What the exercise asks
Reproduce all of the material exactly as shown.

— START —

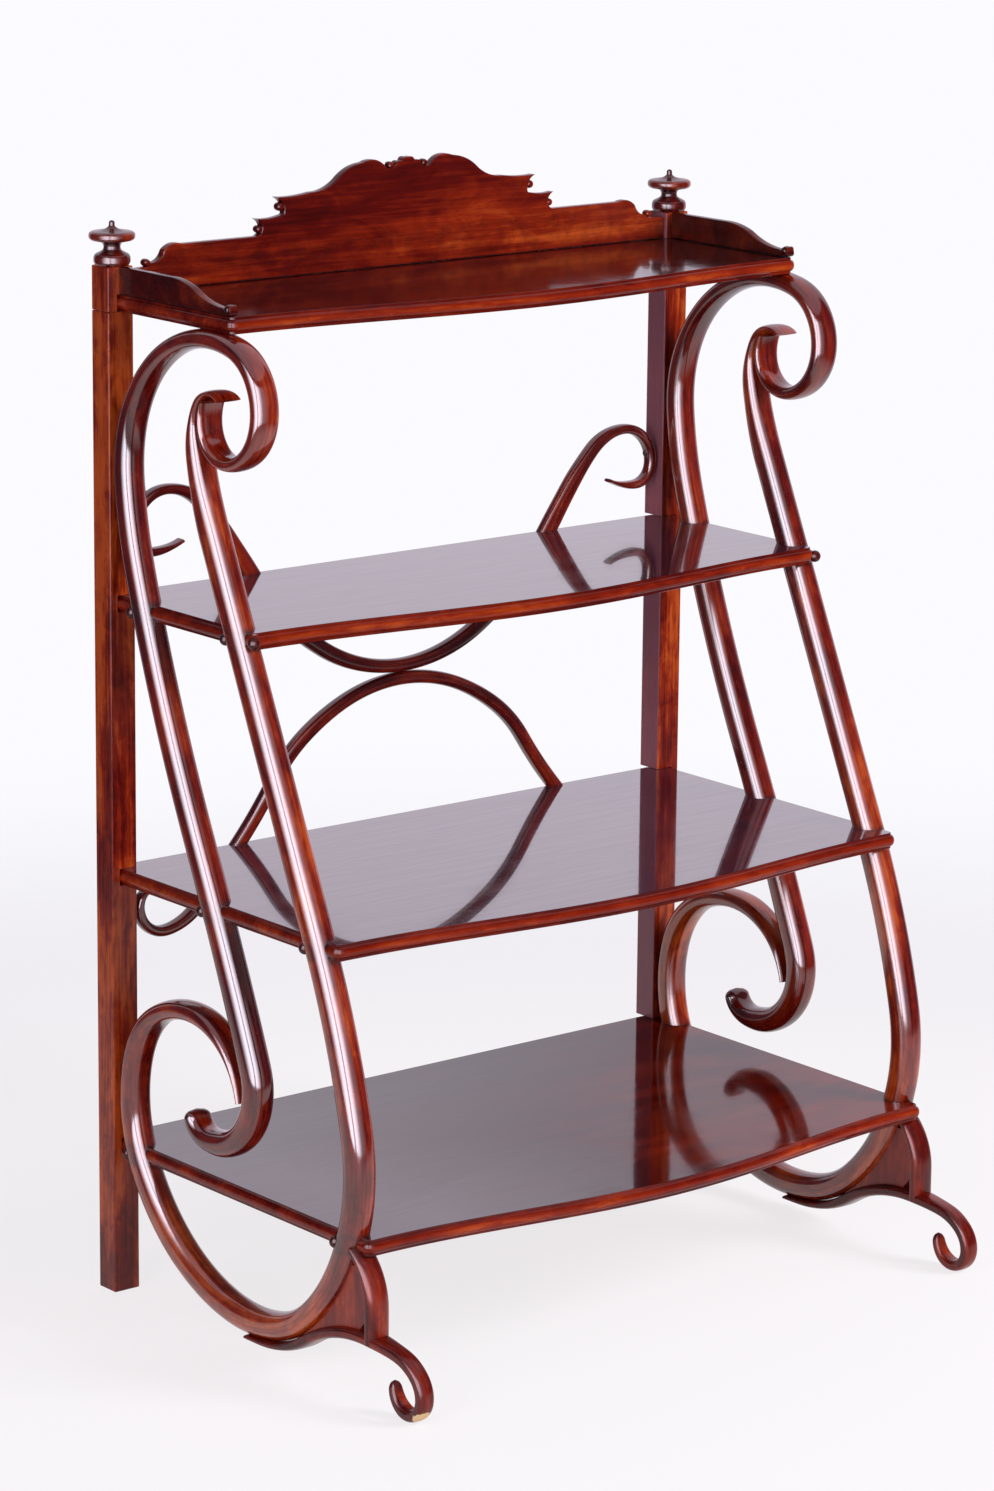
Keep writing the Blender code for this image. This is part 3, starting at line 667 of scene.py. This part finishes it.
def add_piece(name, points, quads, fans, finish, nodes, plank=None, age_and_shade=0.0, rub_and_painted_light=0.0,
              flat=0.0, crease=40.0):
    """Makes a piece from points in millimetres and lets it stand for its frame nodes."""
    points = np.asarray(points, float)
    quads, fans = outward(points, quads, fans)
    mesh = bpy.data.meshes.new(name)
    mesh.from_pydata((points * MM).tolist(), [], quads.tolist() + fans.tolist())
    values = points if plank is None else plank
    attribute = mesh.attributes.new("plank", "FLOAT_VECTOR", "POINT")
    attribute.data.foreach_set("vector", (values * MM).astype(np.float32).ravel())
    for label, mask in (("age_and_shade", age_and_shade), ("rub_and_painted_light", rub_and_painted_light), ("flat", flat)):
        keep_mask(mesh, label, np.broadcast_to(mask, len(points)))
    mesh.shade_smooth()
    mesh.set_sharp_from_angle(angle=math.radians(crease))
    mesh.materials.append(finish)
    piece = put_in_scene(name, mesh)
    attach(piece, "root")
    if nodes:
        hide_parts(*nodes)
    return piece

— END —

Exercise output
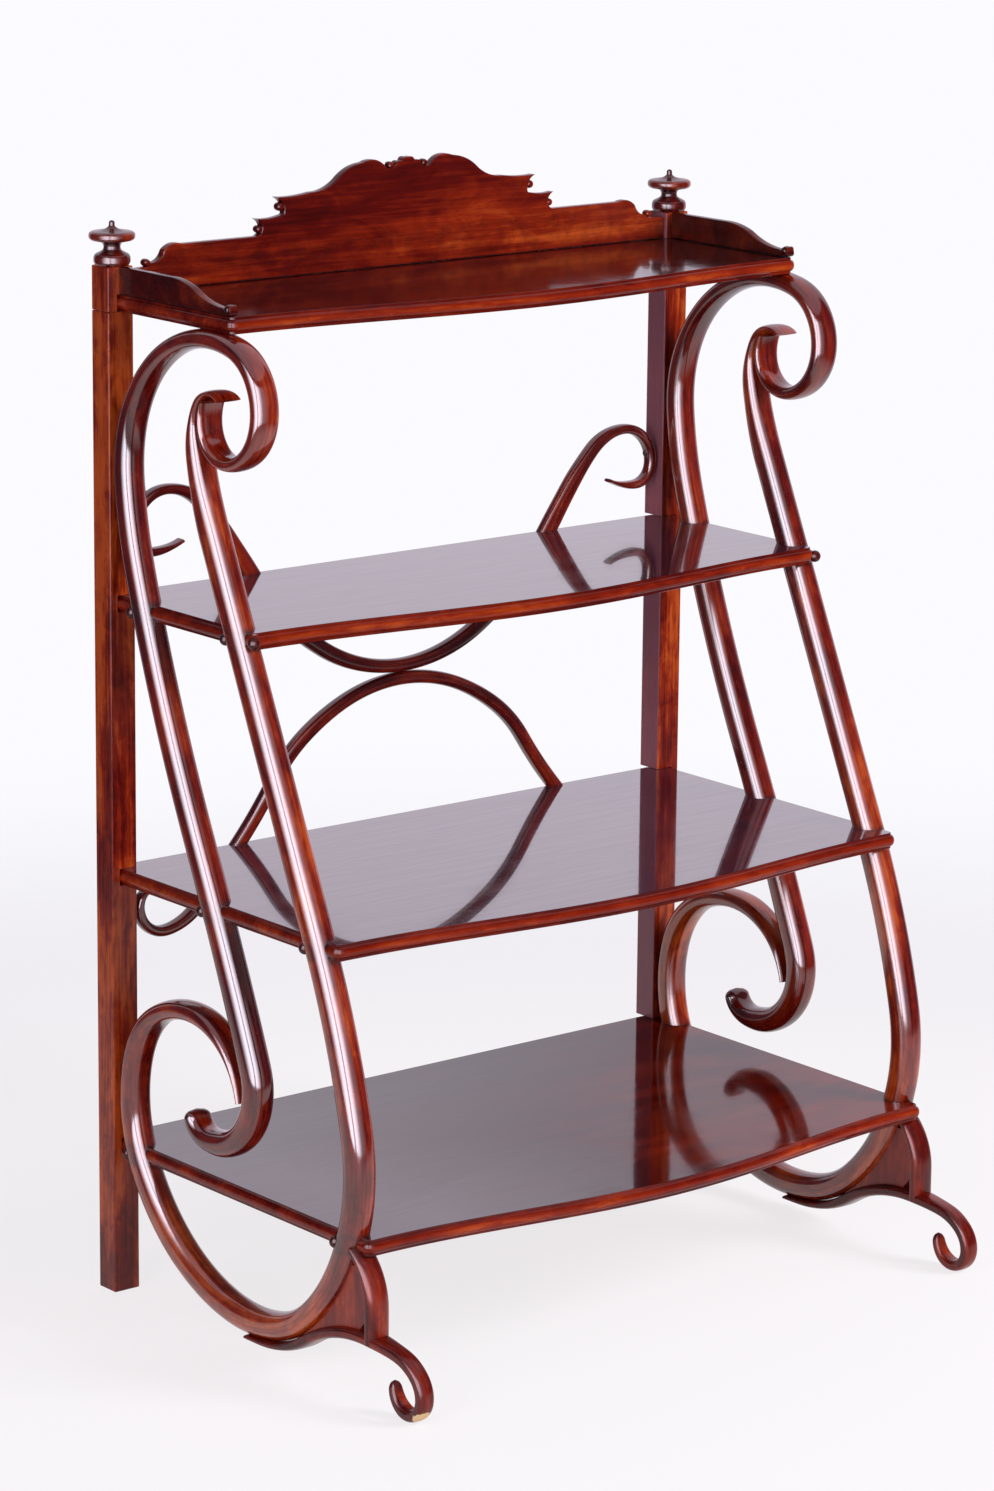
Keep writing the Blender code for this image. This is part 3, starting at line 667 of scene.py. This part finishes it.
def add_piece(name, points, quads, fans, finish, nodes, plank=None, age_and_shade=0.0, rub_and_painted_light=0.0,
              flat=0.0, crease=40.0):
    """Makes a piece from points in millimetres and lets it stand for its frame nodes."""
    points = np.asarray(points, float)
    quads, fans = outward(points, quads, fans)
    mesh = bpy.data.meshes.new(name)
    mesh.from_pydata((points * MM).tolist(), [], quads.tolist() + fans.tolist())
    values = points if plank is None else plank
    attribute = mesh.attributes.new("plank", "FLOAT_VECTOR", "POINT")
    attribute.data.foreach_set("vector", (values * MM).astype(np.float32).ravel())
    for label, mask in (("age_and_shade", age_and_shade), ("rub_and_painted_light", rub_and_painted_light), ("flat", flat)):
        keep_mask(mesh, label, np.broadcast_to(mask, len(points)))
    mesh.shade_smooth()
    mesh.set_sharp_from_angle(angle=math.radians(crease))
    mesh.materials.append(finish)
    piece = put_in_scene(name, mesh)
    attach(piece, "root")
    if nodes:
        hide_parts(*nodes)
    return piece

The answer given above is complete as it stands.